— START OF INFORMATION SHOWN —
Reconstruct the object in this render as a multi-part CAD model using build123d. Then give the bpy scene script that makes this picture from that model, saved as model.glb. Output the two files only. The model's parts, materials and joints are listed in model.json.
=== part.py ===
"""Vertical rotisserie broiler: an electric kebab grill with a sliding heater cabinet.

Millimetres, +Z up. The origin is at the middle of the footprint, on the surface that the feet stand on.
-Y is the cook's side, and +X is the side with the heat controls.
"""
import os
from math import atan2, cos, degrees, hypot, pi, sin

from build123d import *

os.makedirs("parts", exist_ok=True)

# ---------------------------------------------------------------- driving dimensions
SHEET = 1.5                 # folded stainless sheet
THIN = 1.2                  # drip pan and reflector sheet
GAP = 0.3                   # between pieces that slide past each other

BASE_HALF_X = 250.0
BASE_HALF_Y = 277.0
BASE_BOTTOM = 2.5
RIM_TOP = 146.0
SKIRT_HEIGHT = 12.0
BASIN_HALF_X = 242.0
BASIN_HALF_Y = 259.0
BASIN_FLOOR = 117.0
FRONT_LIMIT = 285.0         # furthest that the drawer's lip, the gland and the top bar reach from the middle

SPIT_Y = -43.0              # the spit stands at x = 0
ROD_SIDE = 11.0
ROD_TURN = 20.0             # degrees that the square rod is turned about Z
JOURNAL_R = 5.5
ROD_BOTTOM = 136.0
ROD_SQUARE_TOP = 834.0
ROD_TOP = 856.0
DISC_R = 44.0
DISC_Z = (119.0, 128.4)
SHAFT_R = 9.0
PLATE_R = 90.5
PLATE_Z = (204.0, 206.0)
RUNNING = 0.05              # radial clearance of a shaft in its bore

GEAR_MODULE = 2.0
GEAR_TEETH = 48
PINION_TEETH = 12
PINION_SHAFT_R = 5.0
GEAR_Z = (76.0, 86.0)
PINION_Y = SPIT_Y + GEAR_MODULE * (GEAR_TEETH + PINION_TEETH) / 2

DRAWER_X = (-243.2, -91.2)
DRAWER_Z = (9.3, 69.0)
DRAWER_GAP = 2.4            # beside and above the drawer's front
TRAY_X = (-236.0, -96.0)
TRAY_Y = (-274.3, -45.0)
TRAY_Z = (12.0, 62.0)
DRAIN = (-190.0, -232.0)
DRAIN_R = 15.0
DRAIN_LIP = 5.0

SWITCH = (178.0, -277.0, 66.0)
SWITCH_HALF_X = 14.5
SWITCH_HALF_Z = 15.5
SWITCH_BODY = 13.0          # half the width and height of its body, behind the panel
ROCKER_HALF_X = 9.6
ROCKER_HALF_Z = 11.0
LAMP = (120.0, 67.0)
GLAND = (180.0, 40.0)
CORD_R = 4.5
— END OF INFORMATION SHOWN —
— START OF INFORMATION SHOWN —
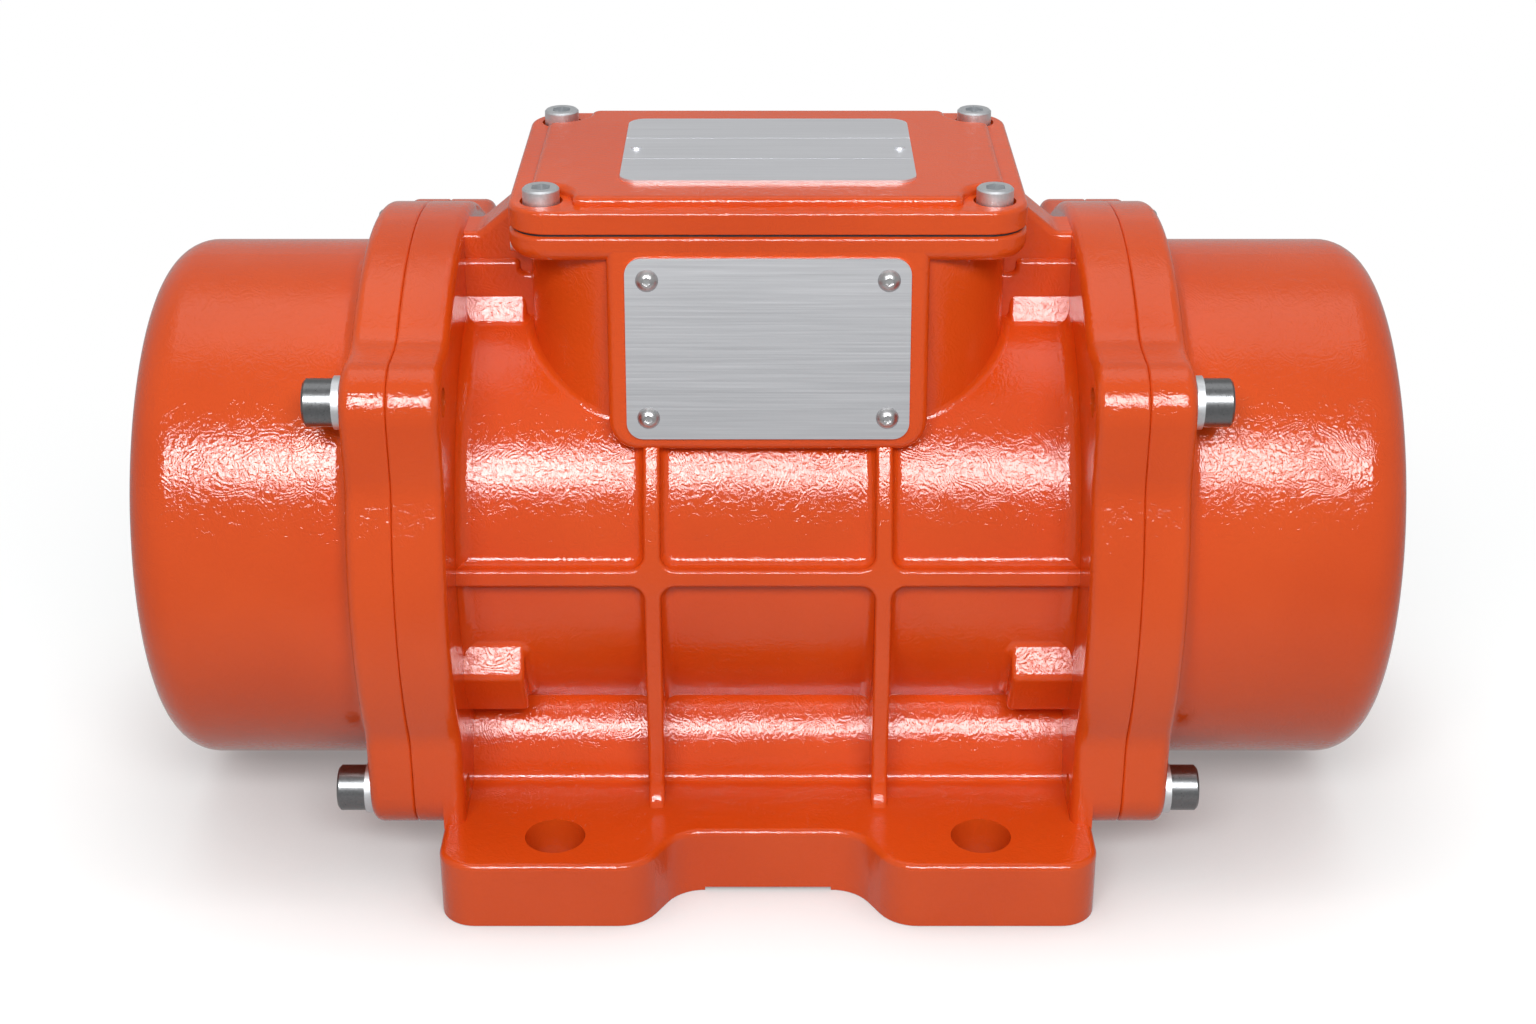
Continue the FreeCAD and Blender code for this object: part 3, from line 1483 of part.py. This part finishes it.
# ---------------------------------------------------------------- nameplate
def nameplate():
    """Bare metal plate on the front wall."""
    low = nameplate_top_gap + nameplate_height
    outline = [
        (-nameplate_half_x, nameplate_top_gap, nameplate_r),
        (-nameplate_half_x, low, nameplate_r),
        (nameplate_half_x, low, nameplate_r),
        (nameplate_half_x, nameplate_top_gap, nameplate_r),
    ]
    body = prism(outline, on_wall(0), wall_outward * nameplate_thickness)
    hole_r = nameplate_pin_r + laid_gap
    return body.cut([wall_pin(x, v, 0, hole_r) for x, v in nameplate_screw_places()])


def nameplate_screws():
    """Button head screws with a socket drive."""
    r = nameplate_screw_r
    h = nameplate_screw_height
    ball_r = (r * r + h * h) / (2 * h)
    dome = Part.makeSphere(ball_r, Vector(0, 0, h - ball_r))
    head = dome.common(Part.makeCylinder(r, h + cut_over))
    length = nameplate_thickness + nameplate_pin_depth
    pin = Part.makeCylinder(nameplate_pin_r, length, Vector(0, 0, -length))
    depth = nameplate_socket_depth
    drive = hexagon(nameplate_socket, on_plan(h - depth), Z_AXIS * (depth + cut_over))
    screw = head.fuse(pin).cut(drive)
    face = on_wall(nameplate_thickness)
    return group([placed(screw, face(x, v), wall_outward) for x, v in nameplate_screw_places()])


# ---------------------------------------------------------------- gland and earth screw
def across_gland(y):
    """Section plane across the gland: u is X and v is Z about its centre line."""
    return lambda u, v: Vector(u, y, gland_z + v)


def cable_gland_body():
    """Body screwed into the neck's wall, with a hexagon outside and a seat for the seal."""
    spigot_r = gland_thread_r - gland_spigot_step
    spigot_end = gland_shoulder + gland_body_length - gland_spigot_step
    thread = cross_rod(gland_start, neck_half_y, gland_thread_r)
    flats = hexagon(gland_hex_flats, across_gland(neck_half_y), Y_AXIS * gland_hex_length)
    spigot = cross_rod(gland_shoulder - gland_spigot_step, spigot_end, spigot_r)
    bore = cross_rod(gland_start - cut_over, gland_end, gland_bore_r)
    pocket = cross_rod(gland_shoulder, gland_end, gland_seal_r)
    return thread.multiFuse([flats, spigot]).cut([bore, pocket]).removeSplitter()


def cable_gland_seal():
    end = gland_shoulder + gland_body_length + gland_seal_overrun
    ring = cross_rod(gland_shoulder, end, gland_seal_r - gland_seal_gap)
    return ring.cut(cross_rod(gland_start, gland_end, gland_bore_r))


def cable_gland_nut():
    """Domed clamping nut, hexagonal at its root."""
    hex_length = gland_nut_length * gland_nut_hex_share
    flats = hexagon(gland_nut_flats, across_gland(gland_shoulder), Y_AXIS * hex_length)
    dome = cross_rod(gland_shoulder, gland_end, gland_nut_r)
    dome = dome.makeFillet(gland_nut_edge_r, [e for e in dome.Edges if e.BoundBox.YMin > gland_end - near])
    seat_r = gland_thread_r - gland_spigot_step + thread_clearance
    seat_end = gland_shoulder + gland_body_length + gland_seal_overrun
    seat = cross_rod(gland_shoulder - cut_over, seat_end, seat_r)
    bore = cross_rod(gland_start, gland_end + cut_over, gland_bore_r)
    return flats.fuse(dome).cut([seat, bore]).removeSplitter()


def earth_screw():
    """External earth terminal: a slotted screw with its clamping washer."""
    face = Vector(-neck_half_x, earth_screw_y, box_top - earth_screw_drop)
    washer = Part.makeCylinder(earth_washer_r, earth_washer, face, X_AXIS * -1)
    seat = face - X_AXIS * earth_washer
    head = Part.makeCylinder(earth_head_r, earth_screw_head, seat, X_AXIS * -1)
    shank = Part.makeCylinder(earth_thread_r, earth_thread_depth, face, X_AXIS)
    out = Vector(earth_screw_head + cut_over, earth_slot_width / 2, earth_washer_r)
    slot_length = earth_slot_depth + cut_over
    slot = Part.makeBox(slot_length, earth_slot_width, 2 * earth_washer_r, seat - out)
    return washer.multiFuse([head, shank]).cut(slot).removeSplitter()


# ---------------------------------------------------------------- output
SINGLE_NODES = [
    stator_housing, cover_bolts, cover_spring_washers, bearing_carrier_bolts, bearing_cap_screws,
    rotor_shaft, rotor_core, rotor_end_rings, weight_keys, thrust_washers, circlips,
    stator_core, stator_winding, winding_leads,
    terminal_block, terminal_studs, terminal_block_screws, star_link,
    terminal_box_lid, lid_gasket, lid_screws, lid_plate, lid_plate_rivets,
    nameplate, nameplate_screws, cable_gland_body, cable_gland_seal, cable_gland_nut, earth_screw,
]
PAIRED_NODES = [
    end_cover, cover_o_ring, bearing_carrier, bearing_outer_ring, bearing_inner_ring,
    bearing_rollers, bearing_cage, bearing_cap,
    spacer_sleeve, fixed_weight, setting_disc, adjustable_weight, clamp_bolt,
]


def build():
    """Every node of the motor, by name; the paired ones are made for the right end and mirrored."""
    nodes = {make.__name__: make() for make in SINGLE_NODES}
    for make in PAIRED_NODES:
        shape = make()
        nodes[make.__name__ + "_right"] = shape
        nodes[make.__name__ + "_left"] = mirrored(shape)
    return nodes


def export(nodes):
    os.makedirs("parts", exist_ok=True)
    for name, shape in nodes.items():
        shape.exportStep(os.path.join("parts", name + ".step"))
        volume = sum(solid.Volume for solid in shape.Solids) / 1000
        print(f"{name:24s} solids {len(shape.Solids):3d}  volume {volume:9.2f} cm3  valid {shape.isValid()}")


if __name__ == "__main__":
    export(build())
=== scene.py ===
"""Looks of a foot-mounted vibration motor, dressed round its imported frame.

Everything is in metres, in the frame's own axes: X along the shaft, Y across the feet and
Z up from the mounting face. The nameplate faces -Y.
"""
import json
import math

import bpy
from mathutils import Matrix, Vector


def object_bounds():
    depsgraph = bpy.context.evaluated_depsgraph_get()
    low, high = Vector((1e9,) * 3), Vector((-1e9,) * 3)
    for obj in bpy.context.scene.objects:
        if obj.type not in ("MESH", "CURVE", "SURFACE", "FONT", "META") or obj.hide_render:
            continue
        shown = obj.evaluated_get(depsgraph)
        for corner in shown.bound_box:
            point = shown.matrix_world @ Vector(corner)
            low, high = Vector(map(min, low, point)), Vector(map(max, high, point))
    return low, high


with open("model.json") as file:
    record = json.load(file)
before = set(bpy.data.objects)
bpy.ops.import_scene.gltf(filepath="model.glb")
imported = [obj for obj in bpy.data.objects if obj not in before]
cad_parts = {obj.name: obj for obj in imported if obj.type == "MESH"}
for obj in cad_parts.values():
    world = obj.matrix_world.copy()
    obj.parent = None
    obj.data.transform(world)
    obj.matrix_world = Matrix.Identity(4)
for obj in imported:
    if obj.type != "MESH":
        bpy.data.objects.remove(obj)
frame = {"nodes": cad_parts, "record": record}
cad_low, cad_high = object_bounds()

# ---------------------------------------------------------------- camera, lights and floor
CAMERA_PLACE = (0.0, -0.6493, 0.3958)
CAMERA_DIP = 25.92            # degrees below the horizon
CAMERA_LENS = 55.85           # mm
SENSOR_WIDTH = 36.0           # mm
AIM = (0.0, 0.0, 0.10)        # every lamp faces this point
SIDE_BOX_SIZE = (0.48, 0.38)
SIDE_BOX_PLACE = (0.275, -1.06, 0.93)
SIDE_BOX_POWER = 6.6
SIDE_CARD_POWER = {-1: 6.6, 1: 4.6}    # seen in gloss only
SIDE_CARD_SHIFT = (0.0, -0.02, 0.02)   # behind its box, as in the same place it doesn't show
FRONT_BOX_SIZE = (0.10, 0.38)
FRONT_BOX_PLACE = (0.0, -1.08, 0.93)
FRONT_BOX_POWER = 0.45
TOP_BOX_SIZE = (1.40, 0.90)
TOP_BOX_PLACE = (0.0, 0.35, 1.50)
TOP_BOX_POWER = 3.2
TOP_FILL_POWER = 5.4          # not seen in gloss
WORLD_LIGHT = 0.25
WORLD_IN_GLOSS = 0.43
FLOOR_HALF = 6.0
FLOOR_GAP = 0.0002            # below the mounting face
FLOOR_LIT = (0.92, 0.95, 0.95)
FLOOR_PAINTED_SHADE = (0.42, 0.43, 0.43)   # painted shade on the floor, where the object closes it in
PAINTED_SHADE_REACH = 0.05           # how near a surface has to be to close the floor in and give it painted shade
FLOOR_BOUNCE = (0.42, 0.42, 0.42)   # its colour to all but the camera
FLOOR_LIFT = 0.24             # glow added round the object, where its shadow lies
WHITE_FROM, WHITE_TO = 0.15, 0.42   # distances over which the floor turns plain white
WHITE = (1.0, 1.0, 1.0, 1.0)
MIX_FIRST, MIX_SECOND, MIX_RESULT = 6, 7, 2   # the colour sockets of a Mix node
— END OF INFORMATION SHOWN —
EXERCISE BRIEF: Quote the data above from the line containing "Continue the FreeCAD" to the line containing "return lambda u, v: Vector(u, y, gland_z", inclusive, and stop.

RESPONSE TO THIS TASK:
Continue the FreeCAD and Blender code for this object: part 3, from line 1483 of part.py. This part finishes it.
# ---------------------------------------------------------------- nameplate
def nameplate():
    """Bare metal plate on the front wall."""
    low = nameplate_top_gap + nameplate_height
    outline = [
        (-nameplate_half_x, nameplate_top_gap, nameplate_r),
        (-nameplate_half_x, low, nameplate_r),
        (nameplate_half_x, low, nameplate_r),
        (nameplate_half_x, nameplate_top_gap, nameplate_r),
    ]
    body = prism(outline, on_wall(0), wall_outward * nameplate_thickness)
    hole_r = nameplate_pin_r + laid_gap
    return body.cut([wall_pin(x, v, 0, hole_r) for x, v in nameplate_screw_places()])


def nameplate_screws():
    """Button head screws with a socket drive."""
    r = nameplate_screw_r
    h = nameplate_screw_height
    ball_r = (r * r + h * h) / (2 * h)
    dome = Part.makeSphere(ball_r, Vector(0, 0, h - ball_r))
    head = dome.common(Part.makeCylinder(r, h + cut_over))
    length = nameplate_thickness + nameplate_pin_depth
    pin = Part.makeCylinder(nameplate_pin_r, length, Vector(0, 0, -length))
    depth = nameplate_socket_depth
    drive = hexagon(nameplate_socket, on_plan(h - depth), Z_AXIS * (depth + cut_over))
    screw = head.fuse(pin).cut(drive)
    face = on_wall(nameplate_thickness)
    return group([placed(screw, face(x, v), wall_outward) for x, v in nameplate_screw_places()])


# ---------------------------------------------------------------- gland and earth screw
def across_gland(y):
    """Section plane across the gland: u is X and v is Z about its centre line."""
    return lambda u, v: Vector(u, y, gland_z + v)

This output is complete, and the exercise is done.